• [Challenge] Return, exactly as written, every line from the first line of the data below through the line that contains "its separation ring.".

________

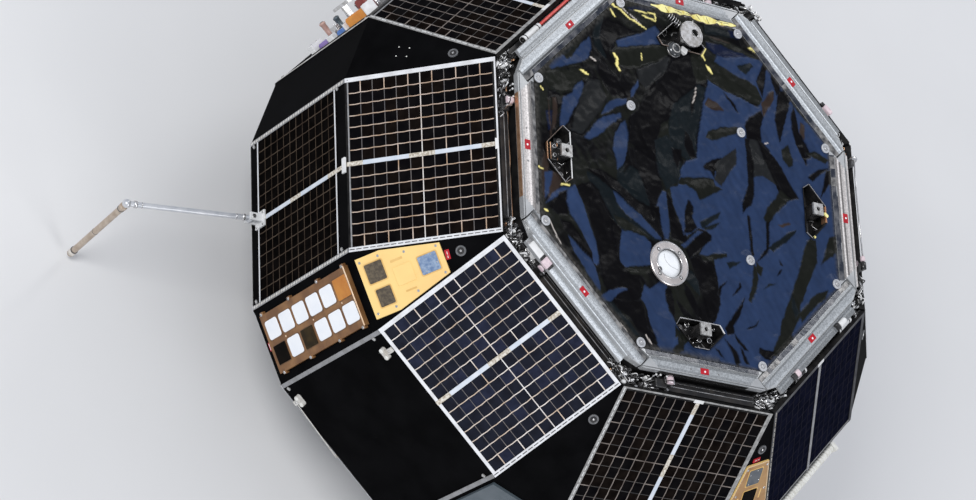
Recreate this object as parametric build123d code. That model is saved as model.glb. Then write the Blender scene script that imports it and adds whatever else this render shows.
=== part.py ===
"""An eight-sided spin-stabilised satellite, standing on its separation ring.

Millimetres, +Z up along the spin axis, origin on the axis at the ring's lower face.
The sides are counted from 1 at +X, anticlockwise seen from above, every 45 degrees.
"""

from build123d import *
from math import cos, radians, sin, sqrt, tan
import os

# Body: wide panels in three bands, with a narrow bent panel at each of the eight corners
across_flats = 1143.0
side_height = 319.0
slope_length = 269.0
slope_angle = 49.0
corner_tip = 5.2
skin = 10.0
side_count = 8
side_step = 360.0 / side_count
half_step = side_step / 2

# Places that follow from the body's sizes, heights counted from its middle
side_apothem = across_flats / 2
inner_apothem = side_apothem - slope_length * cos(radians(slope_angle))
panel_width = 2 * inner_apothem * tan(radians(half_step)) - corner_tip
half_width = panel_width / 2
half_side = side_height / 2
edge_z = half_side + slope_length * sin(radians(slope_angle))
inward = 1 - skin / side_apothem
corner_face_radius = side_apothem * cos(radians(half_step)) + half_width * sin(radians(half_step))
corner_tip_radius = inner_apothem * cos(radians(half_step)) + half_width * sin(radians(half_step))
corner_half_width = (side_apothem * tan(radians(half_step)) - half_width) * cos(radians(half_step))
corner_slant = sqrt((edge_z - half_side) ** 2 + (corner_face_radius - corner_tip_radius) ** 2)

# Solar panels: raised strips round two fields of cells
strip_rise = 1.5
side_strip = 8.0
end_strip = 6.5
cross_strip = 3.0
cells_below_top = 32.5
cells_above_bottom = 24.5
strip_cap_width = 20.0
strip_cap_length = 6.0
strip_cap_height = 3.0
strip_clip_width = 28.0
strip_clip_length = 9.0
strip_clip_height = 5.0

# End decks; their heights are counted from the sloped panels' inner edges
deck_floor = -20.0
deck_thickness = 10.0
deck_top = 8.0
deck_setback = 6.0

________

• [Exercise response]
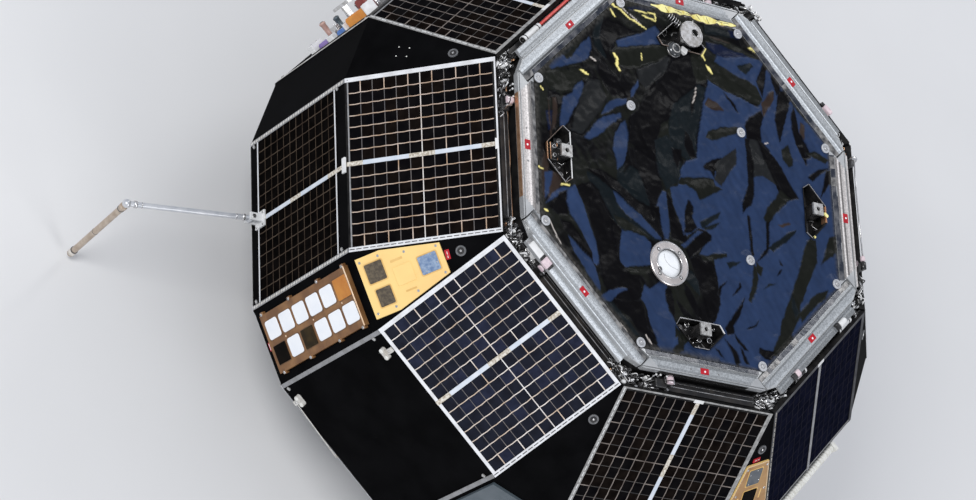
Recreate this object as parametric build123d code. That model is saved as model.glb. Then write the Blender scene script that imports it and adds whatever else this render shows.
=== part.py ===
"""An eight-sided spin-stabilised satellite, standing on its separation ring.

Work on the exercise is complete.